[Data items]
====
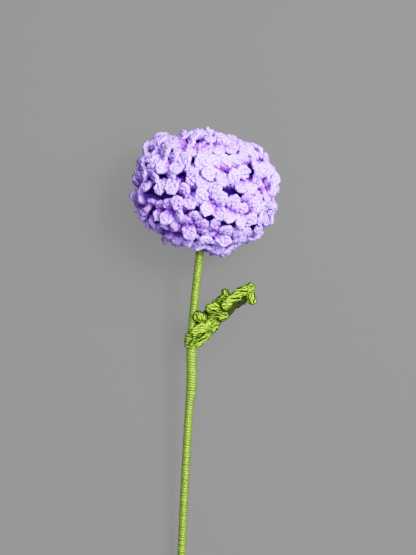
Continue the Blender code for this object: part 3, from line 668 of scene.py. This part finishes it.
# leaf: fat stitches of green yarn on both sides of a midrib, tied to the stem by a collar of turns
leaf = {
    # each plump stitch: middle u v w, half length, half width, half thickness, heading in degrees, painted shade
    "stitches": [
        (-0.0022, 0.0616, 0.0036, 0.0038, 0.0033, 0.0027, -25, 0.15),
        (0.0055, 0.0670, 0.0036, 0.0040, 0.0032, 0.0028, 12, 0.0),
        (0.0092, 0.0712, 0.0018, 0.0046, 0.0024, 0.0020, 35, 0.40),
        (0.0134, 0.0750, 0.0014, 0.0032, 0.0026, 0.0020, -60, 0.35),
        (0.0139, 0.0691, 0.0034, 0.0034, 0.0029, 0.0027, 30, 0.0),
        (0.0182, 0.0732, 0.0034, 0.0052, 0.0031, 0.0027, 28, 0.0),
        (0.0226, 0.0767, 0.0024, 0.0048, 0.0029, 0.0027, 24, 0.0),
        (0.0274, 0.0783, 0.0010, 0.0036, 0.0031, 0.0027, 45, 0.05),
        (0.0287, 0.0730, -0.0004, 0.0038, 0.0029, 0.0025, -70, 0.05),
        (0.0118, 0.0622, 0.0014, 0.0030, 0.0027, 0.0024, 25, 0.15),
        (0.0072, 0.0630, 0.0026, 0.0046, 0.0025, 0.0020, 30, 0.35),
        (0.0036, 0.0594, 0.0030, 0.0042, 0.0025, 0.0020, 35, 0.25),
        (0.0064, 0.0560, 0.0026, 0.0038, 0.0029, 0.0026, 55, 0.20),
        (-0.0028, 0.0540, 0.0038, 0.0052, 0.0034, 0.0027, 38, 0.05),
        (0.0014, 0.0556, 0.0040, 0.0040, 0.0022, 0.0022, 50, 0.0),
        (0.0000, 0.0484, 0.0026, 0.0064, 0.0023, 0.0021, 42, 0.05),
        (-0.0064, 0.0470, 0.0032, 0.0034, 0.0022, 0.0020, 60, 0.35),
        (-0.0096, 0.0476, 0.0012, 0.0024, 0.0017, 0.0018, 80, 0.35),
        # the last one, flat and painted near black, stands for the shaded hollow under the band: painted shade
        (0.0208, 0.0704, -0.0018, 0.0060, 0.0030, 0.0016, 30, 1.3)],
    "midrib": [(-0.0060, 0.0490, 0.0012), (-0.0010, 0.0560, 0.0030), (0.0065, 0.0625, 0.0032),
               (0.0145, 0.0680, 0.0026), (0.0215, 0.0728, 0.0016), (0.0275, 0.0762, -0.0008)],
    # the strands of a stitch: radius, distance apart in radii, points, the length over which they weave in and out
    "seed": 11, "strand": 0.00052, "apart": 1.9, "strandSteps": 26, "weave": 0.0034, "sides": 7,
    "squareness": 2.8, "turnOver": 0.9, "endGap": 0.10, "weaveDepth": 0.15,
    # how much they vary: in reach, in the weave's start, in distance apart, sideways, in thickness
    "reachNoise": 0.07, "weaveNoise": 1.2, "apartNoise": 0.3, "wander": 0.12, "thickNoise": 0.12,
    # their painted shade: how much the strands under the weave and the low side of a stitch add, its random noise
    # and its limits
    "weaveShade": 0.24, "lowShade": 0.85, "shadeNoise": 0.15, "shadeLimits": (-0.4, 1.2),
    # colour, with painted light and shade: reach at a strand's middle, how much paler its crest is painted, how much
    # the painted shade takes off, and the share of it as tone
    "middleReach": 0.42, "crestReach": 0.48, "shadeReach": 0.8, "toneShare": 0.35,
    # the parallel yarns under the stitches: length, points, the low reach that paints them near black as painted
    # shade under the stitches, and each one's offset across, drop and radius
    "webLength": 0.036, "webSteps": 40, "webShadeReach": 0.16,
    "webYarns": [(-0.0048, 0.0024, 0.0013), (-0.0028, 0.0024, 0.0013), (-0.0009, 0.0024, 0.0013),
                 (0.0009, 0.0024, 0.0013), (0.0028, 0.0024, 0.0013), (0.0048, 0.0024, 0.0013),
                 (0.0, 0.0002, 0.0008)],
    "collar": {"low": 0.0436, "high": 0.0512, "pitch": 0.0016, "radius": 0.0042, "halfWidth": 0.00085,
               "halfThick": 0.00075, "stepsPerTurn": 18, "sides": 7, "phase": 0.6, "bulge": 0.0},
    # the collar is painted darker than the stitches, as painted shade where it meets the stem
    "collarShade": 0.6,
}


def leafStitches():
    # a stitch is a skein of side-by-side strands: |x / a|^n + r^n = 1 gives x and r,
    # then y = b r cos p and z = c r sin p
    rng = np.random.default_rng(leaf["seed"])
    power = 2 / leaf["squareness"]
    centres, normals, stitchShades = [], [], []
    for u, v, w, a, b, c, heading, shade in leaf["stitches"]:
        b, c = b - leaf["strand"], c - leaf["strand"]
        around = math.pi * (1.5 * (b + c) - math.sqrt(b * c))
        count = round(around / (leaf["apart"] * leaf["strand"]))
        number = np.arange(count)[:, None]
        t = np.linspace(leaf["endGap"], math.pi - leaf["endGap"], leaf["strandSteps"])[None]
        x = -a * np.sign(np.cos(t)) * np.abs(np.cos(t)) ** power
        r = np.sin(t) ** power * (1 + leaf["reachNoise"] * rng.uniform(-1, 1, (count, 1)))
        weaveStart = math.pi * number
        weaveJitter = leaf["weaveNoise"] * rng.uniform(-1, 1, (count, 1))
        weave = np.sin(2 * math.pi * x / leaf["weave"] + weaveStart + weaveJitter)
        r = r * (1 + leaf["weaveDepth"] * weave * np.sin(t))
        p = 2 * math.pi * (number + leaf["apartNoise"] * rng.uniform(-1, 1, (count, 1))) / count
        p = p + leaf["turnOver"] * x / a
        p = p + leaf["wander"] * np.sin(3 * t + 6.28 * rng.uniform(0, 1, (count, 1)))
        y, z = b * r * np.cos(p), c * r * np.sin(p)
        cosine, sine = math.cos(math.radians(heading)), math.sin(math.radians(heading))
        centres.append(np.stack([u + x * cosine - y * sine, v + x * sine + y * cosine, w + z], axis=-1))
        ny, nz = np.cos(p) / b, np.sin(p) / c
        normals.append(unit(np.stack([-ny * sine, ny * cosine, nz], axis=-1)))
        # painted shade: darker on the strands that dip under the weave and on the low side of each stitch
        lowSideShade = (1 - np.clip(np.sin(p) * r, 0, 1)) ** 1.5
        stitchShades.append(shade - leaf["weaveShade"] * weave + leaf["lowShade"] * lowSideShade)
    centres, normals, stitchShades = np.concatenate(centres), np.concatenate(normals), np.concatenate(stitchShades)
    thick = leaf["strand"] * (1 + leaf["thickNoise"] * rng.uniform(-1, 1, (len(centres), 1)))
    rings = yarnTubes(centres, normals, thick, leaf["sides"])
    # reach paints each strand paler on its crest and darker where the painted shade is; tone carries the same shade
    raised = np.sum((rings - centres[:, :, None]) * normals[:, :, None], axis=-1) / leaf["strand"]
    uneven = leaf["shadeNoise"] * rng.uniform(-1, 1, (len(centres), 1, 1))
    shade = np.clip(stitchShades[:, :, None] + uneven, *leaf["shadeLimits"])
    reach = (leaf["middleReach"] + leaf["crestReach"] * raised) * (1 - leaf["shadeReach"] * shade)
    return toFloor(rings), np.clip(reach, 0, 1), np.clip(leaf["toneShare"] * shade[..., 0], 0, 1)


def foundationStrands():
    # parallel yarns under the stitches: midrib + offset across it * (1 - |2 s - 1|^3), closing towards both ends
    midrib = alongLine(smoothLine(leaf["midrib"], 10), np.linspace(0, leaf["webLength"], leaf["webSteps"]))
    ahead = unit(np.gradient(midrib, axis=0))
    across = unit(np.cross(np.array([0.0, 0.0, 1.0]), ahead))
    s = np.linspace(0, 1, len(midrib))
    closing = (1 - np.abs(2 * s - 1) ** 3)[None, :, None]
    offset, drop, radius = np.array(leaf["webYarns"]).T[..., None]
    centres = midrib[None] + across[None] * offset[..., None] * closing
    centres[..., 2] -= drop
    return toFloor(yarnTubes(centres, np.broadcast_to([0.0, 0.0, 1.0], centres.shape), radius, leaf["sides"]))


stitchRings, stitchReach, stitchPaintedShade = leafStitches()
stitches = yarnMesh("leafStitches", stitchRings, {"reach": stitchReach, "tone": stitchPaintedShade})
webRings = foundationStrands()
webShape = webRings.shape[:2]
web = yarnMesh("leafFoundation", webRings, {"reach": np.full(webShape, leaf["webShadeReach"]), "tone": np.zeros(webShape)})
collarRings, collarReach = windingRound(leaf["collar"], rng)
collarShade = np.full(collarRings.shape[:2], leaf["collarShade"])
collar = yarnMesh("leafCollar", collarRings, {"reach": collarReach, "tone": collarShade})
for piece in (stitches, collar, web):
    piece.data.materials.append(leafCotton)
    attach(piece, "root")
    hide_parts("leaf")

for nodeName in ("stem_wire", "leaf_wire"):
    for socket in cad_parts[nodeName].material_slots:
        socket.material = steelWire
print("leaf stitched,", len(stitchRings), "strands")

# floor, lights, camera
room = {
    # the paper: its own colour is dark and most of its grey is an even glow, because that keeps the flower's
    # shadow as weak as the photo's. A real sheet is pale and doesn't glow
    "paper": "#202020", "paperGlow": "#fcfffd", "glowStrength": 0.19, "halfSize": 4.0,
    # the picture: its height in pixels, metres in a pixel, its middle and the spot of u = v = 0 in pixels
    "height": 555, "pixel": 0.0006, "pictureMiddle": (207.5, 277.5), "originPixel": (203.0, 419.5), "distance": 0.90,
    # the lamps: place u v w, size, power, colour, all aimed at one spot near the head
    "aim": (0.0, 0.13, 0.0),
    "lamps": {"keySoftbox": ((0.36, 0.40, 1.00), 1.10, 31.0, (1.0, 0.99, 0.98)),
              "keyLamp": ((0.44, 0.36, 0.97), 0.30, 17.0, (1.0, 0.99, 0.98)),
              "fillPanel": ((-0.5, -0.3, 1.1), 0.9, 0.4, (1.0, 1.0, 1.0))},
    # light from the room's walls, left to right
    "walls": "#dcdcdf", "wallLeft": 0.18, "wallRight": 0.85, "wallEdge": 0.6,
    # the camera's response, and the amounts of light at which its curve has a point
    "exposure": 1.5, "fullLight": 4.0, "curveAt": (0.25, 0.5, 0.8, 1.2, 1.7, 2.3, 3.0),
}


def placeInRoom(u, v, w):
    # a spot of the flower's own plane, as a place in the room
    return Vector(toFloor(np.array([u, v, w], float)))


def softLight(name, where, aim, size, power, colour):
    # a round soft lamp, turned so that its own -Z points at what it lights
    light = bpy.data.lights.new(name, "AREA")
    light.shape, light.size, light.energy, light.color = "DISK", size, power, colour
    obj = bpy.data.objects.new(name, light)
    bpy.context.scene.collection.objects.link(obj)
    obj.location = where
    obj.rotation_euler = (aim - where).to_track_quat("-Z", "Y").to_euler()


half = room["halfSize"]
floorMesh = bpy.data.meshes.new("floor")
floorMesh.from_pydata([(-half, -half, 0), (half, -half, 0), (half, half, 0), (-half, half, 0)], [], [(0, 1, 2, 3)])
floor = bpy.data.objects.new("floor", floorMesh)
bpy.context.scene.collection.objects.link(floor)
paper, tree = newMaterial("glowingSeamlessPaper")
# the paper glows though it is no lamp: painted light that lifts its grey and weakens the flower's shadow
shader = addNode(tree, "ShaderNodeBsdfPrincipled",
                 {"Base Color": linear(room["paper"]), "Roughness": 0.9, "Specular IOR Level": 0.2,
                  "Emission Color": linear(room["paperGlow"]), "Emission Strength": room["glowStrength"]})
addNode(tree, "ShaderNodeOutputMaterial", links={0: shader.outputs[0]})
floorMesh.materials.append(paper)

for name, (where, size, power, colour) in room["lamps"].items():
    softLight(name, placeInRoom(*where), placeInRoom(*room["aim"]), size, power, colour)
world = bpy.data.worlds.new("room")
world.use_nodes = True
bpy.context.scene.world = world

# the room is dark on the left of the table and bright on the right: strength rises with the direction's own x
tree = world.node_tree
way = addNode(tree, "ShaderNodeTexCoord")
wayParts = addNode(tree, "ShaderNodeSeparateXYZ", links={0: way.outputs["Generated"]})
glow = addNode(tree, "ShaderNodeMapRange",
               {"From Min": -room["wallEdge"], "From Max": room["wallEdge"],
                "To Min": room["wallLeft"], "To Max": room["wallRight"]},
               {"Value": wayParts.outputs[0]})
glow.interpolation_type = "SMOOTHSTEP"
tree.nodes["Background"].inputs["Color"].default_value = linear(room["walls"])
tree.links.new(glow.outputs[0], tree.nodes["Background"].inputs["Strength"])

# the camera looks square at the flower's plane, so the photo's pixels map to u and v
lens = bpy.data.cameras.new("camera")
camera = bpy.data.objects.new("camera", lens)
bpy.context.scene.collection.objects.link(camera)
middleU = (room["pictureMiddle"][0] - room["originPixel"][0]) * room["pixel"]
middleV = (room["originPixel"][1] - room["pictureMiddle"][1]) * room["pixel"]
camera.location = placeInRoom(middleU, middleV, room["distance"])
camera.rotation_euler = (stemTilt, 0.0, 0.0)
lens.sensor_fit = "VERTICAL"
lens.angle = 2 * math.atan(room["height"] * room["pixel"] / 2 / room["distance"])
lens.clip_start = 0.01
bpy.context.scene.camera = camera
# the camera's response: output = 1 - e^(-exposure light), so bright parts close up as on film and never burn out
response = bpy.context.scene.view_settings
response.view_transform = "Standard"
response.use_curve_mapping = True
response.curve_mapping.white_level = (room["fullLight"],) * 3
master = response.curve_mapping.curves[3]
for light in room["curveAt"]:
    master.points.new(light / room["fullLight"], 1 - math.exp(-room["exposure"] * light))
master.points[len(master.points) - 1].location = (1.0, 1 - math.exp(-room["exposure"] * room["fullLight"]))
response.curve_mapping.update()
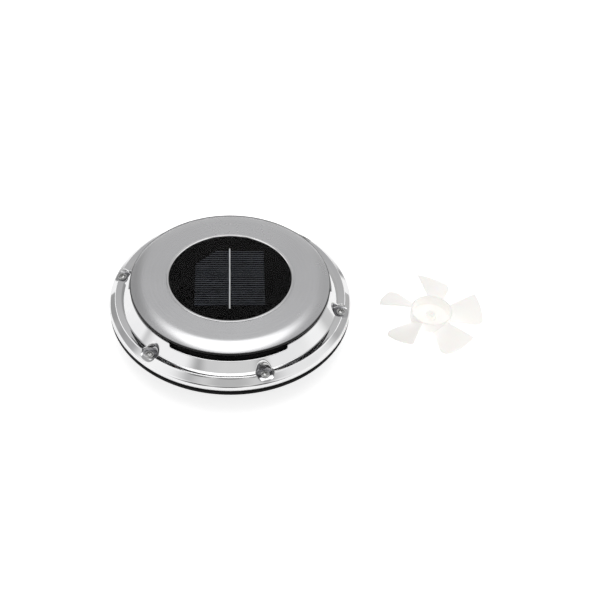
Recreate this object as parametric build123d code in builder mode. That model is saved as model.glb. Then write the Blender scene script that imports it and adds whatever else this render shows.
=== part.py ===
from build123d import *
from math import atan2, cos, degrees, hypot, radians, sin, tan
import os

# Solar attic fan: a low round roof vent with a motor, a battery and a solar panel.
# Millimetres. The roof plane is z = 0, +Z is outdoors, and the origin is the centre of the roof hole.

# ---- driving dimensions ----
SHEET = 0.8                     # stainless sheet of the cover and the trim ring
WALL = 1.5                      # moulded walls of the motor carrier
FIT = 0.05                      # gap round every screw and pin

COLLAR_R = 59.0                 # outside of the collar that drops through the roof
COLLAR_WALL = 2.5
COLLAR_DEPTH = 27.0
DAM_TOP = 17.0                  # the collar rises inside the vent and keeps rain out
SHOULDER_R = 60.5

GASKET_R, GASKET_BORE_R, GASKET_TOP = 107.9, 60.9, 3.0
PLATE_R, PLATE_TOP = 107.1, 5.4
UPSTAND_R, UPSTAND_WALL, UPSTAND_TOP = 86.2, 2.2, 21.4

RING_R = 108.2
LIP = [(108.2, 6.2), (107.4, 8.9), (105.6, 11.2)]    # the lip's rounded face
RIDGE_R, RIDGE_Z = 101.9, 14.7
CREASE_R, CREASE_Z = 96.7, 13.9
RING_TOP_R, RING_TOP = 88.0, 24.6
MOUTH_Z = 22.2                  # the ring's top edge is lower at its three outlet mouths
MOUTH_ANGLE = 68.0
MOUTHS = (-91.0, 29.0, 149.0)

SCREW_CIRCLE_R = 100.2
SCREW_ANGLES = [-13.0 + 60.0 * k for k in range(6)]
POCKET_R, POCKET_FLOOR, POCKET_TAPER = 7.4, 12.0, 9.0
STUD_R, SHANK_R = 2.1, 1.6       # a deck screw's thread below the roof, and its plain shank above
THREAD_TOP, SCREW_TIP_Z = -0.4, -7.0

RECESS_R, RECESS_Z = 55.7, 29.8
COVER_Z, SHOULDER_START_R, SHOULDER_Z = 33.9, 75.5, 33.5
COVER_BEND_R, HEM_R = 23.6, 1.2
POST_CIRCLE_R, POST_R, POST_TOP = 70.0, 6.0, 26.8
POST_ANGLES = [45.0 + 90.0 * k for k in range(4)]

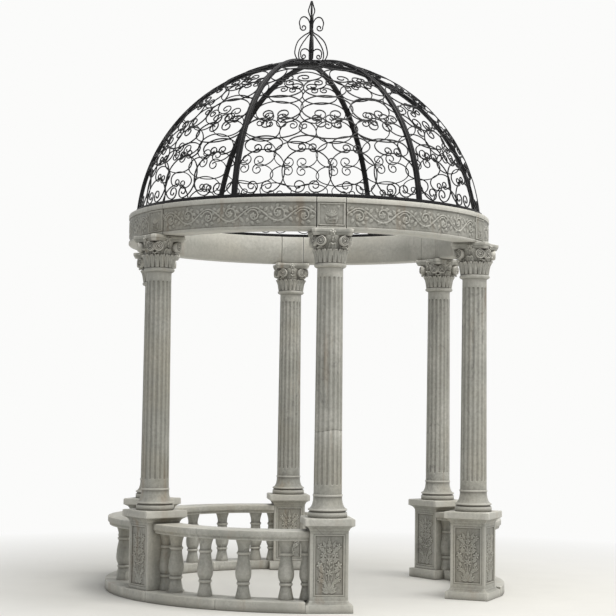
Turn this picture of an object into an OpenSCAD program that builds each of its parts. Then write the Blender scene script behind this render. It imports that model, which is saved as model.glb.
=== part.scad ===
====
**REQUIRED TASK**
Gather all lines of the records that include the word "nodeName".

**OUTPUT FOR THIS EXERCISE**
for nodeName in ("stem_wire", "leaf_wire"):
    for socket in cad_parts[nodeName].material_slots:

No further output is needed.